Last month the Labor Department gave GM the go-ahead to fund the United Auto Workers Union’s retiree health care trust fund, a so-called VEBA, with a mix of warrants, debt, and both common and preferred stock. “The decision,” the industry web site detroitbureau.com wrote, “could wind up making the UAW the largest shareholder in GM once the government eventually sells off its more than 60 percent stake in the automaker.”

GM and its top investors are also counting on the collaboration of the unions in Canada and in particular Europe to slash labor costs. According to the Detroit Free Press, one of the main concerns of investors looking to buy GM stock is the company’s “money-losing European sales region,” where GM is closing its Belgian plant in Antwerp and seeking other cost cutting measures. One of the key tasks for GM CEO Dan Akerson—a private equity manager chosen by the Obama administration to shore up support from big investors—is to impose American-style wage cuts and “flexible” labor contracts on European workers.

Like their counterparts in Europe, US auto workers are increasingly coming into a collision with the trade unions, which function as arms of management and the government.
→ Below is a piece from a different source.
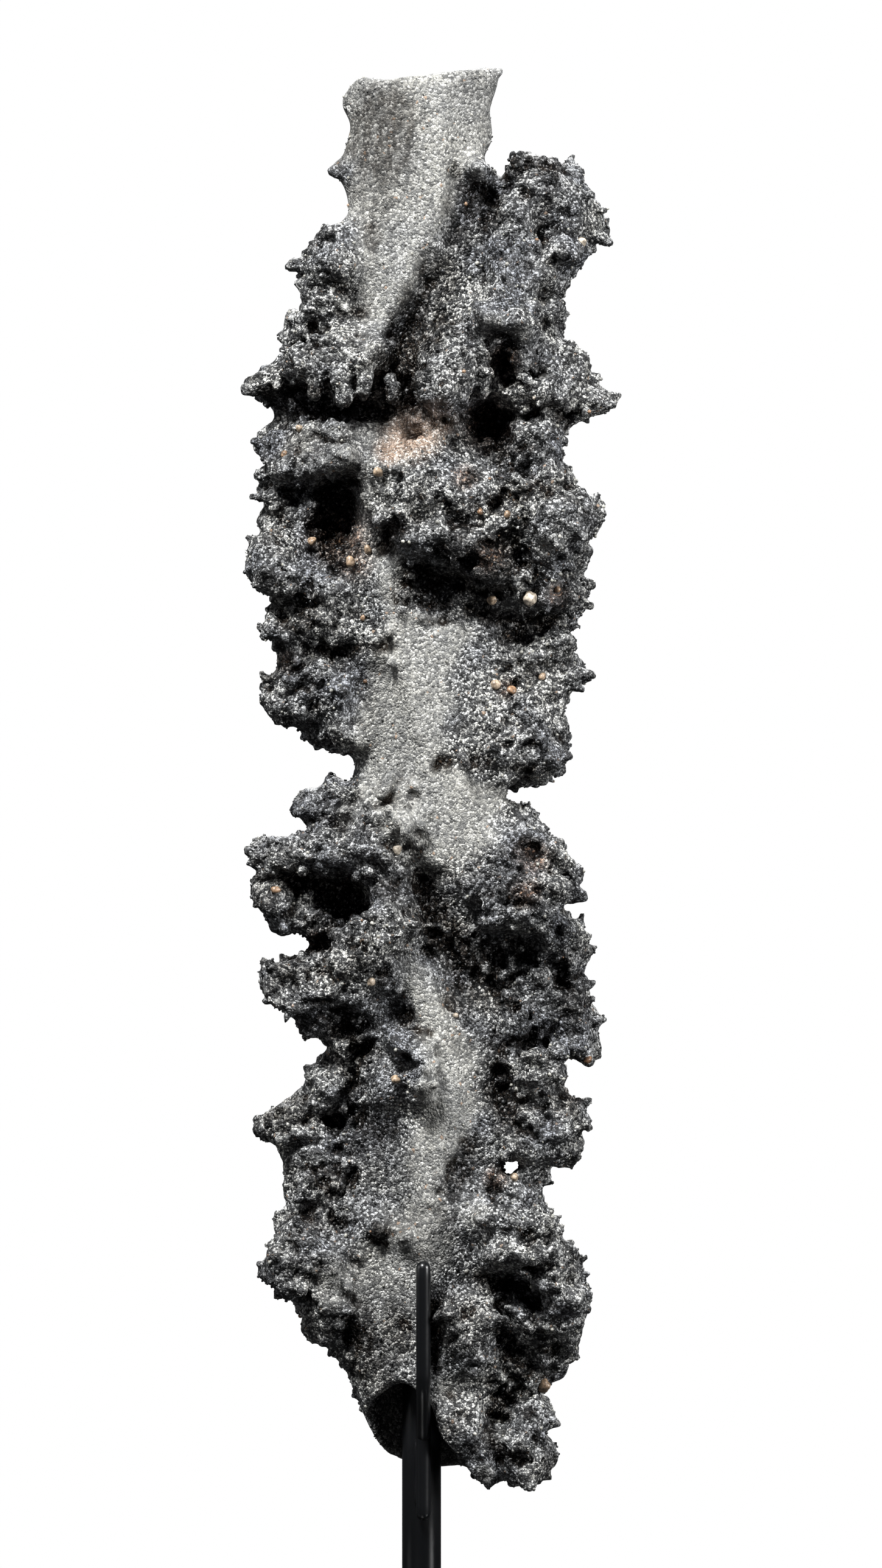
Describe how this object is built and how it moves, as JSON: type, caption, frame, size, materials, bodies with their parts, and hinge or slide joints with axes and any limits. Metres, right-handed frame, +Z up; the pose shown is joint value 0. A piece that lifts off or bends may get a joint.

The World Socialist Web Site spoke with a GM worker at the Lake Orion plant where opposition to the UAW’s wage-cutting deal is running high.

“The UAW is cutting our wages while they are giving themselves a pay raise,” said one worker who is facing a wage cut. “The UAW is a business now. They have a foothold with billions in stocks and are getting more money from that than from our union dues. They are pushing workers aside because they have a bigger cash cow now.

“The union is busting the union. It’s just a matter of time before workers say they have to find something else. A lot of people don’t have any faith in the UAW. They get paid to protect workers but the workers have to fight for everything on our own, even simple grievances. All they say is ‘I’ll get back to you.’

“When my father and uncle worked in the plant the union was strong. Now it’s a joke. They say they have their hands tied, but they are partners with GM and they are not going to fight the company that is feeding them. With workers having their wages cut to $14, dues income will go down. The UAW is making more money from stock than union dues.

“Our wages are going down but not the cost of cars. It’s only a matter of time that we’ll be working for even less than $14 an hour—it’s going to be like the Third World. Our brothers and sisters fought and died for our rights, and the union is giving them away.

“Some workers say they are scared to fight because they’ll take their jobs away. They’re afraid of a backlash. I tell them, ‘if you want to have a job and a decent wage, you have to fight for it.’ Some people are transferring to Lordstown, Ohio and think they are taking the money and running. But eventually they are going to cut wages in Lordstown too.

“The UAW gives us a set of rules and then violates them. They are even stripping us of the right to vote on a contract.”

The precondition for any struggle by auto workers to defend their jobs and living standards is a complete break with the UAW and the building of new rank-and-file committees controlled by workers themselves. This fight must be guided by a new strategy based on the recognition that workers in every country confront the need to unite their struggles against the global auto bosses, the corporate-controlled governments and the profit system they defend.